Sumac and soap are, at present, the mordants most frequently employed for fixing aniline colors on vegetable fibre. As aniline colors are effected by the influence of the atmosphere and by soap, dyers frequently dye the cotton, at first with the coloring matters formerly employed, and then also with the corresponding aniline color. Thus, aniline blue on cotton is, in its darker shades, always grounded with Prussian blue. The very slight cost of aniline pigments is of great importance to the dyer. It is true that they are dear enough, and formerly were still more so. But then, they are, beyond all comparison, more intense than the coloring matters formerly employed. Thus, one pound of magenta will dye 200 pounds of wool to quite a deep red shade. Could a pound of any of the old pigments have sufficed for such a quantity of material? The other aniline pigments have a similar intensity; so that, besides t he increase in brilliancy, it is also economical to employ the new colors. In addition to all those advantages, the dyer can, with greater ease, produce shades after a given pattern with these colors. The pigment in solution looks exactly as the color produced by it on the fibre. Formerly the dyer was required to prepare a color which did not yet exist; now he procures it from the manufacturer. He chooses the shade which is to be produced, and can never fail, as was formerly the case when he was obliged to produce the color from the bath. How tedious were the former processes of mordanting, washing, hanging, dyeing, etc.! Now minutes suffice for that labor which previously required days.

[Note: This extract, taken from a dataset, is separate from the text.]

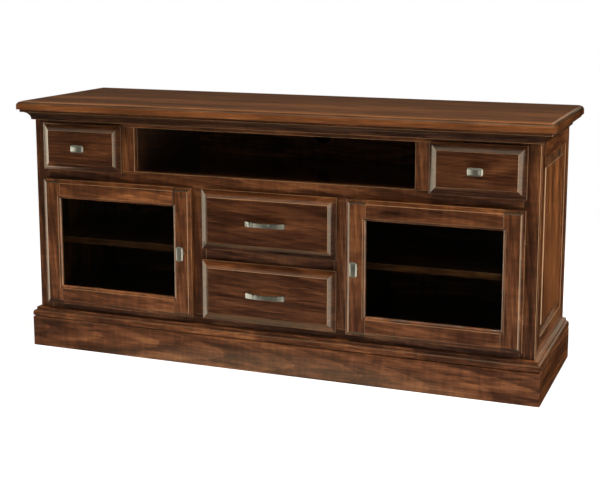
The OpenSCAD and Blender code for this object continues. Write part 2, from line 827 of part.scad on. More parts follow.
// A stem turned round the Y axis, with its foot on the front
module stem(r, foot, l) {
    rotate([90, 0, 0]) cylinder(h = l, r = r);
    rotate([90, 0, 0]) cylinder(h = foot_h, r = foot);
}

// A threaded hole for a handle screw
module bolt_socket() translate([0, past, 0]) rotate([90, 0, 0])
    cylinder(h = bolt_in + 2 * past, r = bolt_d / 2 + bolt_clear);

// A handle screw through wood that is through thick, with its head behind
module bolt(through) {
    translate([0, through, 0]) rotate([90, 0, 0]) cylinder(h = through + bolt_in, r = bolt_d / 2);
    translate([0, through + bolt_head_h, 0]) rotate([90, 0, 0]) cylinder(h = bolt_head_h, r = bolt_d);
}

// The hole that a handle screw needs, back to y
module bolt_hole(x, z, y) rod_y(x, z, [y_front - past, y + past], bolt_d / 2 + bolt_clear);

// A pillow-shaped knob that lies along X, on a round stem
module knob() difference() {
    union() {
        stem(stem_d / 2, knob_foot_d / 2, knob_reach - knob_rise + past);
        translate([0, knob_rise - knob_reach, 0]) rotate([90, 0, 0]) intersection() {
            linear_extrude(knob_rise + past) knob_outline();
            along_x([-knob_l / 2 - past, knob_l / 2 + past]) domed(knob_w, knob_dome);
            along_y([-knob_w / 2 - past, knob_w / 2 + past]) domed(knob_l, knob_dome + knob_end);
        }
    }
    bolt_socket();
}

// The outline of a knob seen from the front
knob_rise = knob_rim + knob_dome;
module knob_outline() {
    square([knob_l - 2 * knob_corner, knob_w], center = true);
    square([knob_l, knob_w - 2 * knob_corner], center = true);
    for (x = [-1, 1], y = [-1, 1])
        translate([x * (knob_l / 2 - knob_corner), y * (knob_w / 2 - knob_corner)]) circle(knob_corner);
}

// A section that rises by dome over a knob's rim within a width w, and runs past its outline
module domed(w, dome) intersection() {
    r = arc_r(w / 2, dome);
    translate([-w / 2 - past, 0]) square([w + 2 * past, knob_rim + dome + past]);
    translate([0, knob_rim + dome - r]) circle(r, $fn = fine);
}

// A bow pull that lies along X, seen from above as a band between two arcs
module pull() {
    band_r = arc_r(pull_l / 2, pull_sag);
    middle = pull_reach - band_r;
    waist_r = arc_r(pull_l / 2, pull_waist / 2);
    inner_at = sqrt(pow(band_r - pull_t, 2) - pow(pull_pitch / 2, 2)) + middle;
    difference() {
        union() {
            intersection() {
                along_z([-pull_h / 2 - past, pull_h / 2 + past]) intersection() {
                    translate([0, -middle]) difference() {
                        circle(band_r, $fn = fine);
                        circle(band_r - pull_t, $fn = fine);
                    }
                    translate([-pull_l / 2, -pull_reach - past]) square([pull_l, pull_reach + past]);
                }
                along_y([-pull_reach - past, 0]) difference() {
                    translate([-pull_l / 2, -pull_h / 2 - past]) square([pull_l, pull_h + 2 * past]);
                    for (s = [-1, 1]) translate([0, s * (pull_h / 2 - pull_waist / 2 + waist_r)])
                        circle(waist_r, $fn = fine);
                }
            }
            for (s = [-1, 1]) translate([s * pull_pitch / 2, 0, 0])
                stem(foot_d / 2, foot_d / 2 + past, inner_at + pull_t / 2);
        }
        for (s = [-1, 1]) translate([s * pull_pitch / 2, 0, 0]) bolt_socket();
    }
}

// Drawers

module drawer_front(o, lap, holes) color(wood) difference() {
    front = lapped(o, lap);
    raised_board(front, cove_w, cove_edge, cove_slope);
    for (x = holes) bolt_hole(x, mid_z(front), y_door);
}

// The dovetails at the end of a box side that is h high, drawn as (y, z). They start in the
// side, leave it at the origin and widen at a steady slope to length l.
module tails(h, l, grow) {
    n = max(2, floor(h / tail_pitch));
    root = tail_pitch * tail_share / 2 - box_t / tail_slope + grow;
    end = root + l / tail_slope;
    for (i = [0 : n - 1]) translate([0, h / 2 + (i - (n - 1) / 2) * tail_pitch]) polygon([
        [glue + past, -root], [0, -root], [-l, -end], [-l, end], [0, root], [glue + past, root]
    ]);
}

// Tails at both ends of a box side, through the thickness from x[0] to x[1]
module side_tails(o, x, l, grow) for (m = [0, 1])
    translate([0, m * (box_y[0] + box_y[1]), 0]) mirror([0, m, 0])
        along_x(x) translate([box_y[0] + box_t, o[2]]) tails(o[3] - o[2], l, grow);

module bottom_room(o, grow) board(
    [o[0] + box_t - groove_d - grow, o[1] - box_t + groove_d + grow],
    [box_y[0] + box_t - groove_d - grow, box_y[1] - box_t + groove_d + grow],
    [o[2] + bottom_up - grow, o[2] + bottom_up + bottom_t + grow]);

module drawer_box(hole, lap, holes) color(box_wood) difference() {
    o = box_of(hole);
    union() {
        for (x = [[o[0], o[0] + box_t], [o[1] - box_t, o[1]]]) {
            board(x, [box_y[0] + box_t + glue, box_y[1] - box_t - glue], [o[2], o[3]]);
            side_tails(o, x, box_t, 0);
        }
        difference() {
            for (y = [[box_y[0], box_y[0] + box_t], [box_y[1] - box_t, box_y[1]]])
                board([o[0], o[1]], y, [o[2], o[3]]);
            for (x = [[o[0] - past, o[0] + box_t + glue], [o[1] - box_t - glue, o[1] + past]])
                side_tails(o, x, box_t + past, glue);
        }
    }
    bottom_room(o, glue);
    for (x = holes) bolt_hole(x, mid_z(lapped(hole, lap)), box_y[0] + box_t);
}

module drawer_bottom(hole) color(plywood) bottom_room(box_of(hole), 0);

module small_knob() color(nickel) handle_at(mid_x(small_hole), mid_z(lapped(small_hole, small_lap))) {
    knob();
    bolt(front_t + box_t);
}

module centre_pull(hole) color(nickel) handle_at(0, mid_z(lapped(hole, full_lap))) {
    pull();
    for (x = pull_holes) translate([x, 0, 0]) bolt(front_t + box_t);
}

module left_drawer_front() at_left() drawer_front(small_hole, small_lap, small_holes);
module left_drawer_box() at_left() drawer_box(small_hole, small_lap, small_holes);
module left_drawer_bottom() at_left() drawer_bottom(small_hole);
module left_drawer_knob() at_left() small_knob();
module left_drawer_runners() at_left() runners(small_hole);
module right_drawer_front() drawer_front(small_hole, small_lap, small_holes);
module right_drawer_box() drawer_box(small_hole, small_lap, small_holes);
module right_drawer_bottom() drawer_bottom(small_hole);
module right_drawer_knob() small_knob();
module right_drawer_runners() runners(small_hole);
module upper_drawer_front() drawer_front(upper_hole, full_lap, pull_holes);
module upper_drawer_box() drawer_box(upper_hole, full_lap, pull_holes);
module upper_drawer_bottom() drawer_bottom(upper_hole);
module upper_drawer_pull() centre_pull(upper_hole);
module upper_drawer_runners() runners(upper_hole);
module lower_drawer_front() drawer_front(lower_hole, full_lap, pull_holes);
module lower_drawer_box() drawer_box(lower_hole, full_lap, pull_holes);
module lower_drawer_bottom() drawer_bottom(lower_hole);
module lower_drawer_pull() centre_pull(lower_hole);
module lower_drawer_runners() runners(lower_hole);

tabletop();
crown_moulding();
plinth();
base_cap();
frame_end_stiles();
frame_top_rail();
frame_middle_rail();
frame_bottom_rail();
frame_drawer_rail();
frame_upper_stiles();
frame_lower_stiles();
left_side_frame();
left_side_panel();
right_side_frame();
right_side_panel();
bottom_deck();
middle_deck();
top_stretchers();
upper_partitions();
lower_partitions();
back_panel();
left_shelf();
right_shelf();
shelf_pins();
slide_packing();
cabinet_slides();
hinge_arms();
hinge_screws();
left_door_stiles();
left_door_rails();
left_door_glass();
left_door_beads();
left_door_knob();
left_door_hinge_cups();
right_door_stiles();
right_door_rails();
right_door_glass();
right_door_beads();
right_door_knob();
right_door_hinge_cups();
left_drawer_front();
left_drawer_box();
left_drawer_bottom();
left_drawer_knob();
left_drawer_runners();
right_drawer_front();
right_drawer_box();
right_drawer_bottom();
right_drawer_knob();
right_drawer_runners();
upper_drawer_front();
upper_drawer_box();
upper_drawer_bottom();
upper_drawer_pull();
upper_drawer_runners();
lower_drawer_front();
lower_drawer_box();
lower_drawer_bottom();
lower_drawer_pull();
lower_drawer_runners();
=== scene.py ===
import json
import math
import random

import bmesh
import bpy
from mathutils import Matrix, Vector


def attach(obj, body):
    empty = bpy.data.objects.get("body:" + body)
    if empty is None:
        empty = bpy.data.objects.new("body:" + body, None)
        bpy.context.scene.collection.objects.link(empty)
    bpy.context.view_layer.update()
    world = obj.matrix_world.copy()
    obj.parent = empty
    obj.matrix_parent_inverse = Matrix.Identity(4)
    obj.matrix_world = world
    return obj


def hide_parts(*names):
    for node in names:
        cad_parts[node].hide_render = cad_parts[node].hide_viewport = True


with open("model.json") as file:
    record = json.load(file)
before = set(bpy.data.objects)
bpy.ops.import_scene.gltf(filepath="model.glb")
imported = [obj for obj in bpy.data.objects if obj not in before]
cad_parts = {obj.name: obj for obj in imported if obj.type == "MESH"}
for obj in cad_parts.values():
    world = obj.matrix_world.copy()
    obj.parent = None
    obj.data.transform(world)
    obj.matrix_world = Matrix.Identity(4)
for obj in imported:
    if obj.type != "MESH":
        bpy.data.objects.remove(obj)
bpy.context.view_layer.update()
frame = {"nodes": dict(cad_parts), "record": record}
cadNodes = frame["nodes"]
bodyOf = {node: body for body, group in frame["record"]["behaviour"]["bodies"].items() for node in group}
print("frame loaded:", len(cadNodes), "nodes")


camera = {
    "place": (1.365, -3.478, 1.175),
    "turn": 21.19,  # degrees to the left of straight on
    "tilt": 9.36,  # degrees down
    "lens": 73.2,
    "sensor": 36.0,
    "shift": -0.12,
    "clipEnd": 200,
}


def addCamera(look):
    data = bpy.data.cameras.new("camera")
    data.lens = look["lens"]
    data.sensor_width = look["sensor"]
    data.shift_y = look["shift"]
    data.clip_end = look["clipEnd"]
    holder = bpy.data.objects.new("camera", data)
    holder.location = look["place"]
    holder.rotation_euler = (math.radians(90 - look["tilt"]), 0, math.radians(look["turn"]))
    bpy.context.scene.collection.objects.link(holder)
    bpy.context.scene.camera = holder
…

It has been objected to the employment of aniline colors that they are unstable. This is true. But it must be observed that it is scarcely possible for such brilliant colors as the aniline pigments to be stable. The sparkling dahlia-violet, the brilliant red, and night-blue, as magenta, etc., can never bear the influence of the atmosphere, dust, acid, vaports, etc. These of the formerly employed pigments that at all approached in brilliancy these aniline colors were fully as unstable as they. One need only mention the cudbear, that violet pigment which, though by no means imparting as fresh and sparkling shades as aniline violet, is almost as unstable. The red, violet, and blue colors produced by woods and other similar substances for dyeing were fully as fleeting as the aniline pigments. Even black, which is usually regarded as a firm color, is one of the most unstable ones. In fact, the black, as it is generally produced by logwood and iron salts, is so liable to change, that acid, vapors, or atmospheric influences are sufficient to make it disappear. The true reason why the black on cloths and finer materials appears, at least, to be durable is, that it lies on a surface of the most stable of all coloring matters - indigo. The black color of cloth and other expensive stuffs is produced by first dyeing the goods dark blue in the warm indigo vat. This is an expensive and uncomfortable process, but necessary for a stable black color. The indigo imparts to the wool a perfectly firm blue color, and upon this the dyer produces his black with logwood and iron. After some time, this black dye is partly or entirely destroyed; adn the observer is prevented from noticing it by the dark.blue indigo lustre of the goods. A comparison with a piece of freshly dyed clorht will, however, show that the black has disappeared. It is a well-known fact that the black produced by logwood easily assumes a reddish hue, especially if there be but little indigo under black.

But it must never be forgotten that aniline colors are to be employed mainly for articles of fashion. Articles which must, by all means, retain their color are never dyed with aniline. In such cases, indigo, madder, and other solid pigments must be employed. In summing up the advantage of the aniline colors, we must consider their brilliancy and freshness, rather than their durability. They are certainly at present the most important pigments for the dyer, as they combine facility of treatment and moderate costliness with a brilliancy never hitherto known - in short, all that the dyer wishes.